Adwokaci skazanych będą mogli jeszcze wnieść apelację.

Adamczyk tłumaczył, że to nie koniec sprawy tzw. "obozów pracy" we Włoskiej Apulli. - Odbędzie się jeszcze jedna rozprawa, bo część postępowania została przeniesiona do sądu w Foggii i tam będzie sądzonych jeszcze trzech Polaków - wyjaśnił.

Specjalna operacja Włochów

Sprawa włoskich obozów pracy wyszła na jaw w lipcu 2006 roku, gdy w regionie Apulia na południu kraju uwolniono 119 Polaków, przetrzymywanych w bardzo ciężkich warunkach i pracujących na plantacjach za minimalne stawki. Ludzie ci byli maltretowani, zmuszani do wielogodzinnej pracy i oszukiwani. Wymuszano na nich haracze, odbierano większość zarobków. Kobiety były gwałcone.

Włoscy karabinierzy przeprowadzili akcję w okolicach Bari i Foggii, a polscy policjanci na terenie województw: podkarpackiego, małopolskiego, śląskiego i lubelskiego.

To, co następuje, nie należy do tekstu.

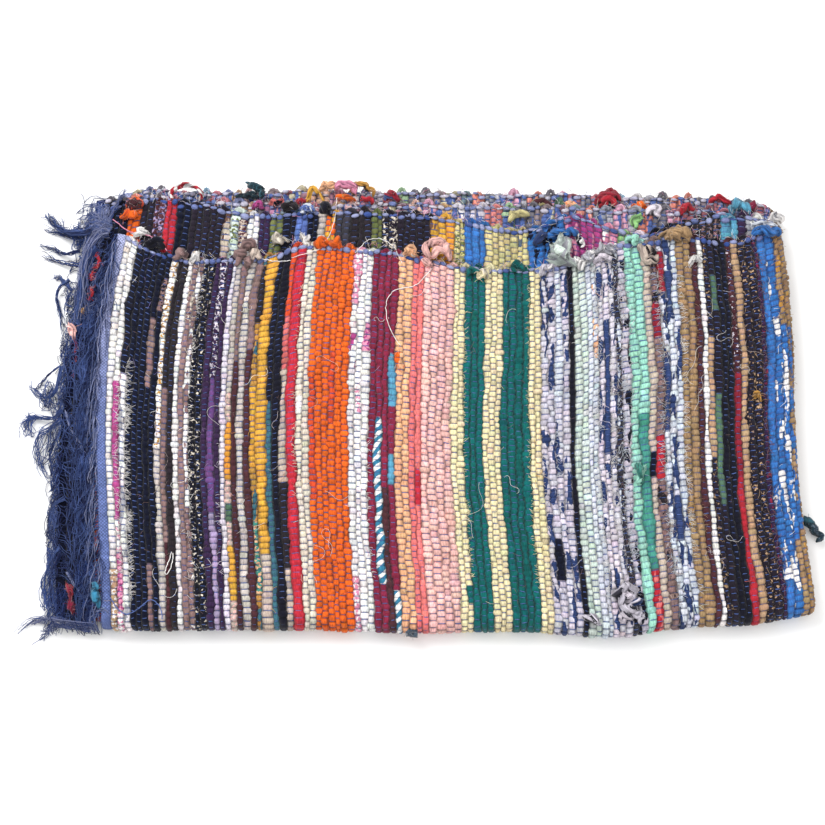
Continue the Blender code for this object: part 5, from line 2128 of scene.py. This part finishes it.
@dataclass
class LooseEnds:
    """Ravelled threads, curls of lint and the hairs of frayed rag.

    curls lie in the box from curl_low to curl_high, and fuzz counts the hairs of a selvedge.
    stray is the span of a stray hair's length, and curl that of a curl's.
    """

    pack: FoldedPack
    weave: Weave
    draw: Draw
    stock: MeshStock = field(default_factory=MeshStock)
    curls: int = 46
    curl_low: tuple[float, float] = (-0.29, -0.19)
    curl_high: tuple[float, float] = (0.37, 0.14)
    curl: tuple[float, float] = (0.022, 0.060)
    fuzz: int = 240
    stray: tuple[float, float] = (0.003, 0.010)

    def add_threads(self) -> None:
        """Adds the long ravelled threads."""
        for colour, radius, *marks in LOOSE_THREADS:
            spots = self.pack.over(Layer.FRONT_OUTER, np.array(marks, float) / MM)
            path = smooth_path(spots, 6 * len(spots))[None]
            path[..., :2] += self.draw.normal(0.0, 0.0003, path[..., :2].shape)
            rings = tube_rings(path, np.full((1, path.shape[1]), radius / MM), 4)
            tint = dye(colour)
            lie = spread(0.0, np.linspace(0.0, 0.1, path.shape[1])[:, None], 0.0)
            self.stock.add_tubes(rings, tint, tint, HAIR_LOOK, lie)

    def add_curls(self) -> None:
        """Adds long thin curls of lint that lie on the face of the rug."""
        s = np.linspace(0.0, 1.0, 18)[None]
        x, y = (self.draw.uniform(*span, (self.curls, 1)) for span in zip(self.curl_low, self.curl_high))
        turn = self.draw.uniform(0.0, math.tau, (self.curls, 1))
        bend = self.draw.normal(0.0, 2.4, (self.curls, 1))
        ripple = self.draw.uniform(0.3, 1.6, (self.curls, 1))
        heading = turn + bend * s + ripple * np.sin(math.tau * (1.3 * s + turn))
        step = self.draw.uniform(*self.curl, (self.curls, 1)) / (s.shape[1] - 1)
        x = x + np.cumsum(np.cos(heading) * step, axis=1)
        y = y + np.cumsum(np.sin(heading) * step, axis=1)
        height = 0.0016 + 0.0010 * np.sin(9.0 * s + 3.0 * turn)
        path = self.pack.over(Layer.FRONT_OUTER, np.stack([x, y, height], axis=-1))
        rings = tube_rings(path, np.full((1, s.shape[1]), HAIR_RADIUS), 3)
        tint = mix(dye("white"), dye("taupe"), self.draw.random((self.curls, 1, 1, 1)) ** 2)
        self.stock.add_tubes(rings, tint, tint, HAIR_LOOK, np.zeros(3))

    def roots(self, spots: Array) -> Array:
        """Places on the front of the outer half.

        Args:
            spots: For each, its rib's number, its warp step, and its place across the rib.

        Returns:
            The points.
        """
        number, bead, across = spots.T
        edges = self.weave.edges(bead)
        rows = np.arange(len(number))
        share = mix(edges[rows, number.astype(int)], edges[rows, number.astype(int) + 1], across)
        lift = np.full(len(number), 0.0025)
        return self.pack.place(Half.OUTER, share, self.pack.walk_at(Half.OUTER, bead), lift)

    def add_edge_fuzz(self) -> None:
        """Adds hairs along the four selvedges."""
        names = ("denim", "white", "taupe", "lilac_white", "charcoal", "cream", "pink", "white_blue")
        for column, layer in enumerate(Layer, start=1):
            x = self.draw.uniform(-0.30, 0.39, self.fuzz)
            y = read_table(SELVEDGES, x, column) + self.draw.uniform(-0.006, 0.003, self.fuzz)
            root = self.pack.over(layer, np.stack([x, y, np.full_like(x, 0.0006)], axis=-1))
            heading = self.draw.normal(math.pi / 2.0, 1.1, self.fuzz)
            length = self.draw.uniform(*self.stray, self.fuzz)
            tint = np.array([dye(name) for name in self.draw.choice(names, self.fuzz)])
            lay_hairs(self.stock, self.draw, root, heading, length, tint)

    def add_stray_hairs(self) -> None:
        """Adds hairs all over the front, most of them on frayed rag."""
        spots, tints = [], []
        for rib in self.weave.ribs:
            for bead in range(self.pack.legs[Half.OUTER][0]):
                for _ in range(self.draw.poisson(CUTS[rib.cuts[bead]].hairs * WARP_GAP)):
                    spots.append((rib.number, bead + self.draw.random(), self.draw.random()))
                    near = rib.accents[bead] if self.draw.random() < 0.5 else rib.dyes[bead]
                    tints.append(np.maximum(near, dye("taupe") * 0.7))
        heading = self.draw.uniform(0.0, math.tau, len(spots))
        length = self.draw.uniform(*self.stray, len(spots))
        lay_hairs(self.stock, self.draw, self.roots(np.array(spots)), heading, length, np.array(tints))

    def add_combs(self) -> None:
        """Adds the combs of hairs at frayed edges."""
        front = self.pack.legs[Half.OUTER][0]
        numbers = {rib.stripe: rib.number for rib in self.weave.ribs}
        for stripe, rib, side, low, high, hairs, length, colour in COMBS:
            count = int(hairs * (high - low) * front * WARP_GAP)
            bead = self.draw.uniform((1.0 - high) * front, (1.0 - low) * front, count)
            thick = 0.5 + 0.5 * np.sin(bead * 0.9) * np.sin(bead * 0.23 + length)
            bead = bead[self.draw.random(count) < thick]
            count = len(bead)
            across = 0.5 + side * self.draw.uniform(0.30, 0.52, count)
            spots = np.stack([np.full(count, float(numbers[(stripe, rib)])), bead, across], axis=-1)
            heading = self.draw.normal(0.0 if side > 0 else math.pi, 0.55, count)
            reach = length / MM * self.draw.uniform(0.5, 1.2, count)
            tint = dye(colour)[None] * self.draw.uniform(0.75, 1.08, (count, 1))
            lay_hairs(self.stock, self.draw, self.roots(spots), heading, reach, tint)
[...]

Operację pod kryptonimem "Ziemia Obiecana" koordynowała specjalna komórka "ROS" - karabinierów w Rzymie oraz zespół do walki z handlem ludźmi w Komendzie Głównej Policji w Warszawie. W wymianie informacji pomagały Europol i Interpol.

Polskie ustalenia

Jak ustaliła krakowska prokuratura, istniały dwa poziomy organizacji przestępczej. Pierwszy - to osoby, które zamieszczały w prasie oferty zatrudnienia we Włoszech przy zbiorach warzyw i owoców, następnie organizowały transport, poprzez przeważnie własne duże firmy transportowe, głównie z terenu Podkarpacia, i pobierały opłaty przed wyjazdem.

Drugi poziom dotyczył organizacji pracy na plantacjach i dozór nad zwerbowanymi pracownikami. Członkowie grupy działali tam w oddzielnych komórkach, nadzorujących różne plantacje. Poszczególne komórki utrzymywały kontakty między sobą i z plantatorami, przenosiły pracowników, pilnowały ich, zastraszały, biły.

Śmierć naturalna?

Sprawa polskich "niewolników" w Apulii nie została jeszcze zamknięta. Pozostaje wciąż do wyjaśnienia kwestia tajemniczych okoliczności śmierci kilku obywateli polskich, pracujących w gospodarstwach. Istniały podejrzenia, że mogli zostać zamordowani w odwecie za próbę zbuntowania się przeciwko sytuacji, w jakiej się znaleźli. Nie wyklucza się, że były to zbrodnie, zbyt szybko zakwalifikowane przez włoskich funkcjonariuszy jako zgony z przyczyn naturalnych.

Dochodzenie w sprawie śmierci Polaków wszczęła prokuratura w Bari. Na razie nieznane są żadne rezultaty śledztwa.

Włochy wstrząśnięte

Cała sprawa wywołała we Włoszech wielką dyskusję na temat niewolniczej pracy, do jakiej zmuszani są imigranci - ofiary pośredników, oferujących atrakcyjne i dobrze płatne zarobki. Cały ten proceder odbywał się za przyzwoleniem włoskich właścicieli gospodarstw rolnych, którzy korzystali z pracy "niewolników".

Warto przypomnieć, że to właśnie ten skandal doprowadził we Włoszech do przyjęcia surowych przepisów i zmobilizowała władze kraju do walki z plagą, o której wiadomo było od lat i która, jak się podkreśla, była lekceważona.